EXERCISE INPUTS =>
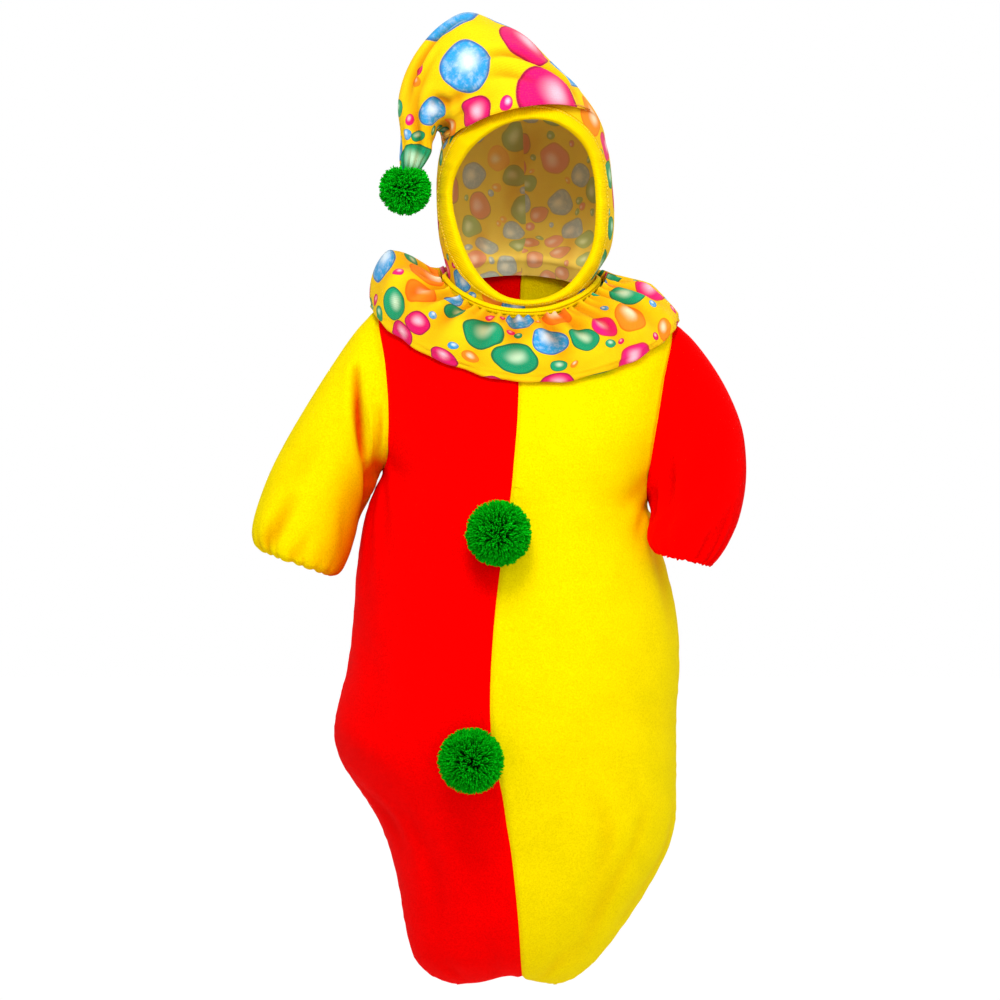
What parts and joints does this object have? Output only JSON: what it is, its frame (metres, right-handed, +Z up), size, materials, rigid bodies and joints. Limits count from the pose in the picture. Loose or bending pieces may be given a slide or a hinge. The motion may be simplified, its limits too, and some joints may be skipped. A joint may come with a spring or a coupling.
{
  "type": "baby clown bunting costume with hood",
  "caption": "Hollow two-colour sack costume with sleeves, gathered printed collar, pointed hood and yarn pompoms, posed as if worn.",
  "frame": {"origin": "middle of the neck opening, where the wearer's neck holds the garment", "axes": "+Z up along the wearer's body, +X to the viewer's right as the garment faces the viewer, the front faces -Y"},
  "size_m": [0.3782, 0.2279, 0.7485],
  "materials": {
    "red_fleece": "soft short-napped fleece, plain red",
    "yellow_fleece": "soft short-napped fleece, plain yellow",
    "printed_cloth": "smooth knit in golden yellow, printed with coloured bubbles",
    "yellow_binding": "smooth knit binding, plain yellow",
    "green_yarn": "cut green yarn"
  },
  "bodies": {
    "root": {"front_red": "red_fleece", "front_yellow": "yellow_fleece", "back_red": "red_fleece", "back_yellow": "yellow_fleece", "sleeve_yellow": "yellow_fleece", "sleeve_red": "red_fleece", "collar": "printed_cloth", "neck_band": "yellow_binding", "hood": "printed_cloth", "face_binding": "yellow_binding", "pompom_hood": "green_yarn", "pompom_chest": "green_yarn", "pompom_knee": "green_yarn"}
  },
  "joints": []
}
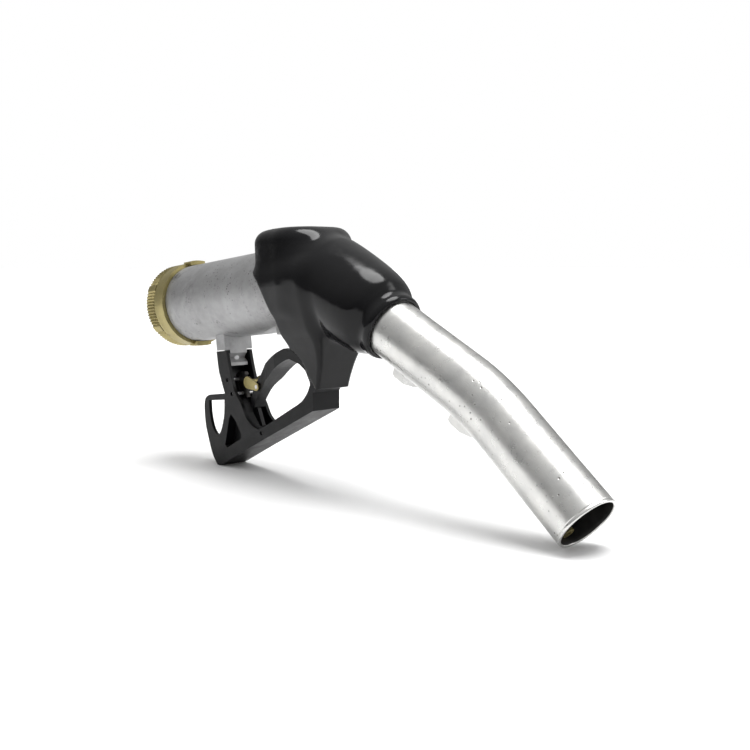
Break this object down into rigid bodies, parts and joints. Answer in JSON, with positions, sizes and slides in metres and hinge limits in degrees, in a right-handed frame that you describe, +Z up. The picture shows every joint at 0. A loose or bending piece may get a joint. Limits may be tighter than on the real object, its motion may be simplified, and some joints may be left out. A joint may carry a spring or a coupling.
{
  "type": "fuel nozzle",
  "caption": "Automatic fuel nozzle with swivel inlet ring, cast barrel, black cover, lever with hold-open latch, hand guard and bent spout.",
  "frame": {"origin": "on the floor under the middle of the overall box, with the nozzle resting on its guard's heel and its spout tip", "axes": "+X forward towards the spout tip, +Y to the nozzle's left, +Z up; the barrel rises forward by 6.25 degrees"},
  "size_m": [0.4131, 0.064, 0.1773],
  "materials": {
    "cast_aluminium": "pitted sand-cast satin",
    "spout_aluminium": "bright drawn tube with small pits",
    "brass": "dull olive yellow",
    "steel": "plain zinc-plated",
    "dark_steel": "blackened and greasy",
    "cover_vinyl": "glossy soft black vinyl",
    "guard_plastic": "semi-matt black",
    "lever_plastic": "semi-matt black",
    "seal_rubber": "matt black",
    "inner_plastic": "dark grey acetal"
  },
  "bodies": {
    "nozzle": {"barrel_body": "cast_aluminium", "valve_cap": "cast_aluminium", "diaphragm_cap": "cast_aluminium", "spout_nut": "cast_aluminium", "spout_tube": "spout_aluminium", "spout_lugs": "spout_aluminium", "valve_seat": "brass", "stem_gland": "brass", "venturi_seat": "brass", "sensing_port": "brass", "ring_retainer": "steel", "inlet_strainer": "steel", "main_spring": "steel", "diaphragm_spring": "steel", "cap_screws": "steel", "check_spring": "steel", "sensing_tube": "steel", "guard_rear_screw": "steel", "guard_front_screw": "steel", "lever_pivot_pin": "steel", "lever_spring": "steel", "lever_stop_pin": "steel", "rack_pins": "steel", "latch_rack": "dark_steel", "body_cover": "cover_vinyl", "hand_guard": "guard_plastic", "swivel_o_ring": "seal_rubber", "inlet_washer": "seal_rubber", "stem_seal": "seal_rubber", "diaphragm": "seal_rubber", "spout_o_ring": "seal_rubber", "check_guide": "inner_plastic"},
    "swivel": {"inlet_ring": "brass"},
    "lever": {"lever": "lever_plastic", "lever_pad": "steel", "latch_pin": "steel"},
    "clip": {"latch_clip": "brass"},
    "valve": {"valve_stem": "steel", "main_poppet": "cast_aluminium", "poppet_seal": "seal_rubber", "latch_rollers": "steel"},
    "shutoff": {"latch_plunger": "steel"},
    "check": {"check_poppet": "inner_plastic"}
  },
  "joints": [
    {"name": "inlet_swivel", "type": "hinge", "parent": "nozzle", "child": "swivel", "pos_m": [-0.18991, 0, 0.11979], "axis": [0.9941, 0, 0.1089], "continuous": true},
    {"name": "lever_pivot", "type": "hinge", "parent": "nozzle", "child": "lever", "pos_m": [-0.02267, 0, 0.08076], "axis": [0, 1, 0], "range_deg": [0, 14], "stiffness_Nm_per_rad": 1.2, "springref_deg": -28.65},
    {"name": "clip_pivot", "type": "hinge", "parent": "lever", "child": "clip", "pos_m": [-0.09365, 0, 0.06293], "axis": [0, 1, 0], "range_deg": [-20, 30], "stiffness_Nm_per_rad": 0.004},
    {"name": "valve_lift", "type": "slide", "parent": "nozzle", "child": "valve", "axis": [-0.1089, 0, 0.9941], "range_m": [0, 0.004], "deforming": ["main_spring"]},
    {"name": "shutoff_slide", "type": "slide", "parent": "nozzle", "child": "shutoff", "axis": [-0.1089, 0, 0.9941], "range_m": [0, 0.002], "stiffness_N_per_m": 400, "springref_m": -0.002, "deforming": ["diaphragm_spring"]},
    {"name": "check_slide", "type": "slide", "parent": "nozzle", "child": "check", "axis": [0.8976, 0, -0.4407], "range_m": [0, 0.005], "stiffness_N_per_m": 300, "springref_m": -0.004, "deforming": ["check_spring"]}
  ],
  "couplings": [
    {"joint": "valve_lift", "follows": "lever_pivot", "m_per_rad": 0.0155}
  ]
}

...

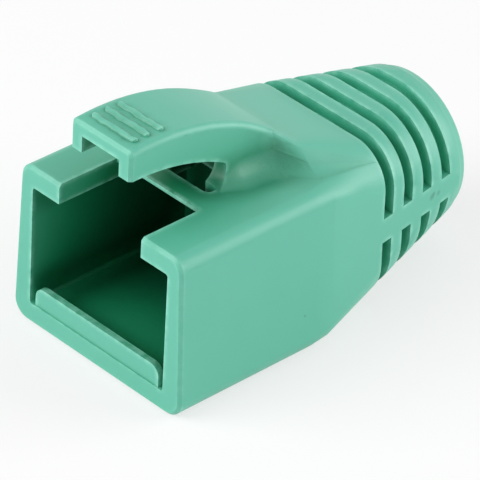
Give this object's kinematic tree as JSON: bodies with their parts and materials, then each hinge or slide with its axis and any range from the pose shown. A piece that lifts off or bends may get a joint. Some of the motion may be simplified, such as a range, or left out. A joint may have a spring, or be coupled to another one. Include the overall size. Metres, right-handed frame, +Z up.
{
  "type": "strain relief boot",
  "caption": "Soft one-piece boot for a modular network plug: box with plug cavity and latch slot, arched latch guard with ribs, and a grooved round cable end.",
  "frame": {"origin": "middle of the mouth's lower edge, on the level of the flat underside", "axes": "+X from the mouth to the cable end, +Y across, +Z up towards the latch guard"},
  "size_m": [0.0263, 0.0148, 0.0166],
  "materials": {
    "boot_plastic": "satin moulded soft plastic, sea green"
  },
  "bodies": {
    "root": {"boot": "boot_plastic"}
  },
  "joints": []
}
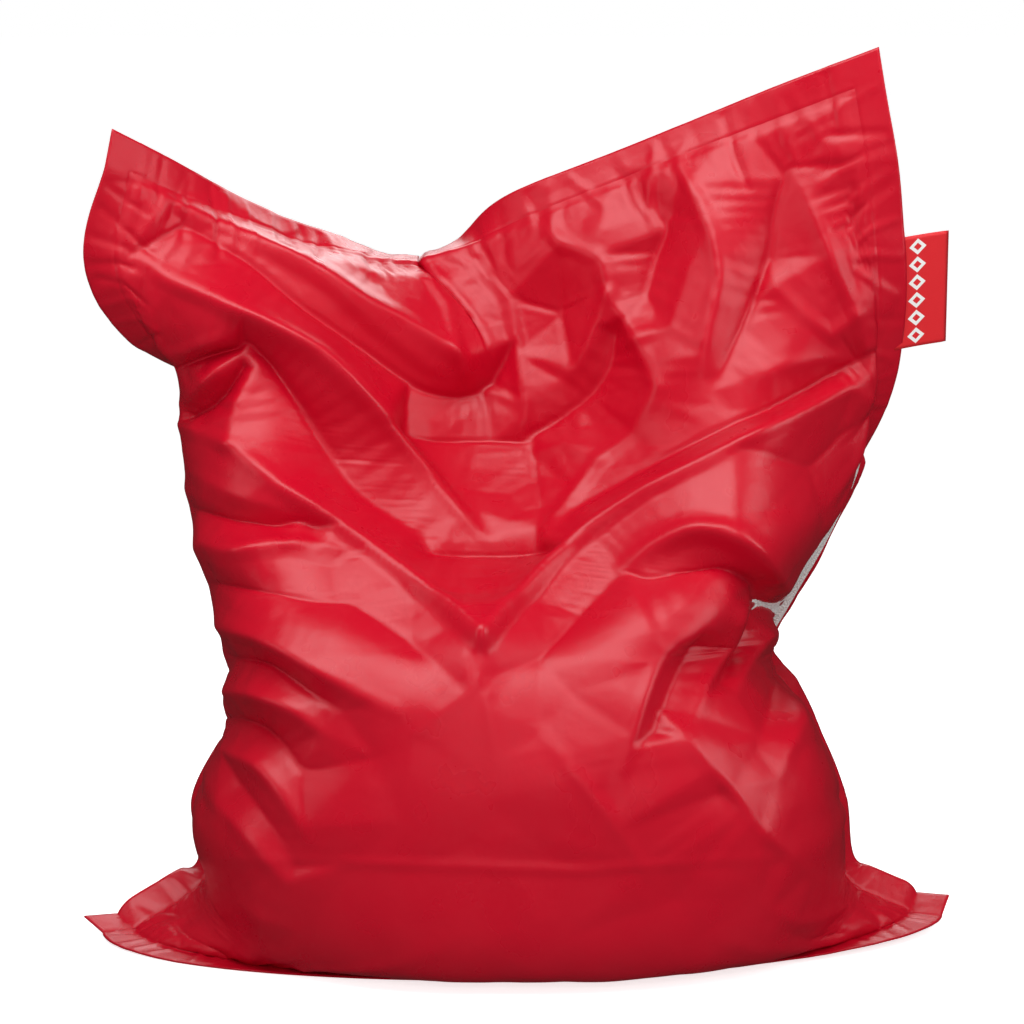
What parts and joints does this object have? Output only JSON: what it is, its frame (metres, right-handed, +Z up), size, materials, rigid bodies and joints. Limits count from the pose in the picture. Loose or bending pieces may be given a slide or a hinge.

* * *

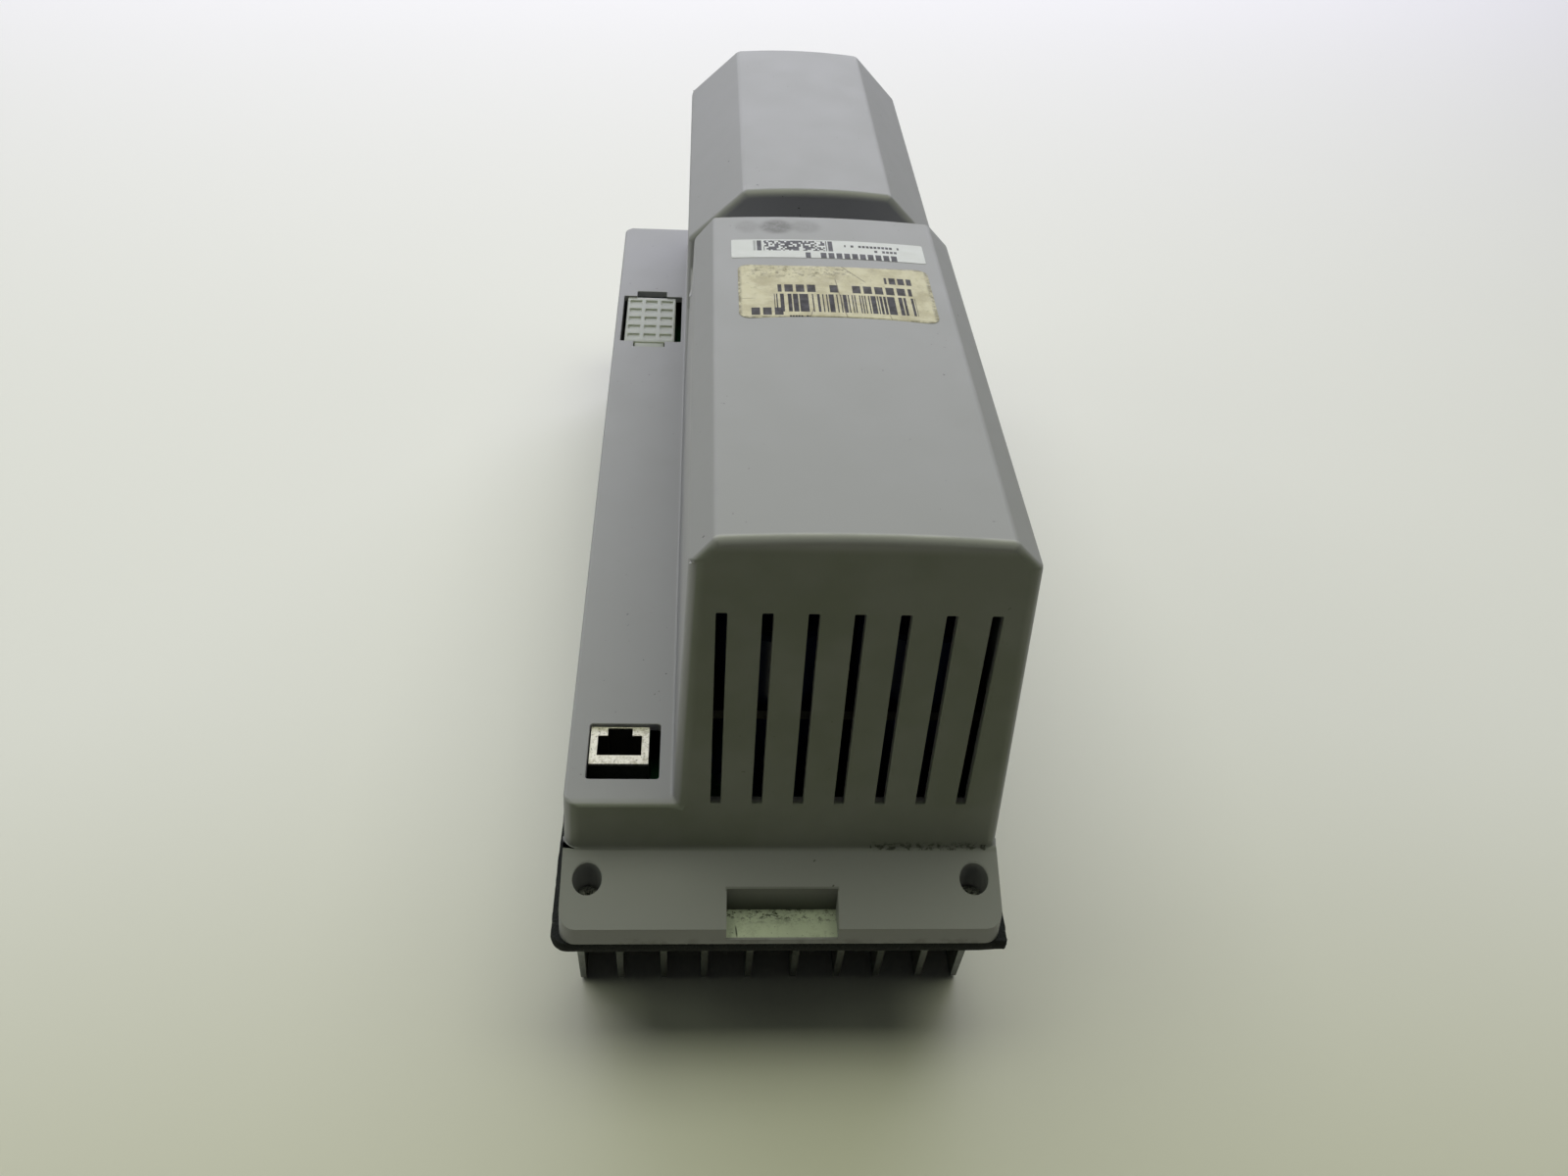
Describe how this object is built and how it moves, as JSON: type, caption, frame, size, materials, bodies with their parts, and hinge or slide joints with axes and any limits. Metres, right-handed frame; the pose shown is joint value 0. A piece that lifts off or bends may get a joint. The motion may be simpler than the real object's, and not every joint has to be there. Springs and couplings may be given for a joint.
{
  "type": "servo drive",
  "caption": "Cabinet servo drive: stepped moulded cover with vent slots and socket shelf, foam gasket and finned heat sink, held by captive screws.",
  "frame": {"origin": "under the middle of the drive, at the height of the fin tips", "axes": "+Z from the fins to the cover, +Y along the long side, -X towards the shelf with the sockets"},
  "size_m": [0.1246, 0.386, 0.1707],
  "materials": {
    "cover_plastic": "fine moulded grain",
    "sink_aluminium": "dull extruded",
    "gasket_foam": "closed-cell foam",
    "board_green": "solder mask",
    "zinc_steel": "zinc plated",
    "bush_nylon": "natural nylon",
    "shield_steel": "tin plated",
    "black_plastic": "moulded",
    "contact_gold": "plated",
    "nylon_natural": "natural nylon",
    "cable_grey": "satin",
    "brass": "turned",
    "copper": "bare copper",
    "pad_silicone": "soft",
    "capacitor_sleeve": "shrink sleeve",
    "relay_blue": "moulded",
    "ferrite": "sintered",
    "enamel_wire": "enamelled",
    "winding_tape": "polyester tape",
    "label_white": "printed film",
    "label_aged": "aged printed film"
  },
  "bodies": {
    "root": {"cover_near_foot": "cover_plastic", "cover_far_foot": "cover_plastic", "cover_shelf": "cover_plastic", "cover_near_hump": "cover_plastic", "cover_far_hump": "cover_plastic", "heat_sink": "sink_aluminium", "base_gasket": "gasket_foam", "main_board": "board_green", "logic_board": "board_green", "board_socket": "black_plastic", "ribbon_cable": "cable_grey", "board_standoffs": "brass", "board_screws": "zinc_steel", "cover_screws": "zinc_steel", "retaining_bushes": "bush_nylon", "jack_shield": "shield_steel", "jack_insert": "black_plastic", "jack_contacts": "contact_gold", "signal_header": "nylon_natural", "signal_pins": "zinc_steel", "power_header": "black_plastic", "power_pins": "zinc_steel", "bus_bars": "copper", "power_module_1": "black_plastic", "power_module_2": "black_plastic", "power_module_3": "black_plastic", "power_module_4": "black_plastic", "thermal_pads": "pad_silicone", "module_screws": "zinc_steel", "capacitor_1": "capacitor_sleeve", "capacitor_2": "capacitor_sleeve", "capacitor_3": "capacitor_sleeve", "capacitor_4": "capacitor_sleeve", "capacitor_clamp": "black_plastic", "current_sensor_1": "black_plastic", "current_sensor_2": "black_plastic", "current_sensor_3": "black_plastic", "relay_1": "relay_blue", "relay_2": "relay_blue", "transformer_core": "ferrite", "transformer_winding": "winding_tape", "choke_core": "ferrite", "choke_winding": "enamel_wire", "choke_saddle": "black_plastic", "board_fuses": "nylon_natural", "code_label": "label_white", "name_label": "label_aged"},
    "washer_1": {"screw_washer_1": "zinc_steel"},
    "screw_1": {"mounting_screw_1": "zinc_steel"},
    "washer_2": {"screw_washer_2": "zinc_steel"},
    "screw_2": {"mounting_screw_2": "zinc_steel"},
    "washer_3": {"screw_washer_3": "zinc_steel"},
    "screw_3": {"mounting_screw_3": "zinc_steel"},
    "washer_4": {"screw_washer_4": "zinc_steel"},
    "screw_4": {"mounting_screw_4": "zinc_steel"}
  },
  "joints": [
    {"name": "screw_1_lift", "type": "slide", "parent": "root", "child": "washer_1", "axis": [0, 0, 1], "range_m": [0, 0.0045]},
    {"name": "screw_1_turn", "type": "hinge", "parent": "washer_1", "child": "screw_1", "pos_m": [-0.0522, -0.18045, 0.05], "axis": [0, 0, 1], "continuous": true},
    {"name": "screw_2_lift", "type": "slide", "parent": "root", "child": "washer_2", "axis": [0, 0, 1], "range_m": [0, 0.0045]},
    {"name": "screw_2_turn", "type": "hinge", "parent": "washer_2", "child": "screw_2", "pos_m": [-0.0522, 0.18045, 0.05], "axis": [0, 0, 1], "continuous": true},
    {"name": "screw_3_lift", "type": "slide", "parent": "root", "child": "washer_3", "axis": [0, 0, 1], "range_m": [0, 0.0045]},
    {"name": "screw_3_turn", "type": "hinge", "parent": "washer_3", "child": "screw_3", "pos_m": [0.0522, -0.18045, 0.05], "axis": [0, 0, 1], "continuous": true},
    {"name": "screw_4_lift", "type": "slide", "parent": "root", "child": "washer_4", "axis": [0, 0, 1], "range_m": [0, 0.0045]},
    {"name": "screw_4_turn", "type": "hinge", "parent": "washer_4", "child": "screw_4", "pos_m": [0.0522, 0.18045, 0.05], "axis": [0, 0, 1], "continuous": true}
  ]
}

STATED EXERCISE =>
Search the lines for "bends". Copy each line that has it.

SOLUTION FOR THIS EXERCISE =>
Give this object's kinematic tree as JSON: bodies with their parts and materials, then each hinge or slide with its axis and any range from the pose shown. A piece that lifts off or bends may get a joint. Some of the motion may be simplified, such as a range, or left out. A joint may have a spring, or be coupled to another one. Include the overall size. Metres, right-handed frame, +Z up.
Describe how this object is built and how it moves, as JSON: type, caption, frame, size, materials, bodies with their parts, and hinge or slide joints with axes and any limits. Metres, right-handed frame; the pose shown is joint value 0. A piece that lifts off or bends may get a joint. The motion may be simpler than the real object's, and not every joint has to be there. Springs and couplings may be given for a joint.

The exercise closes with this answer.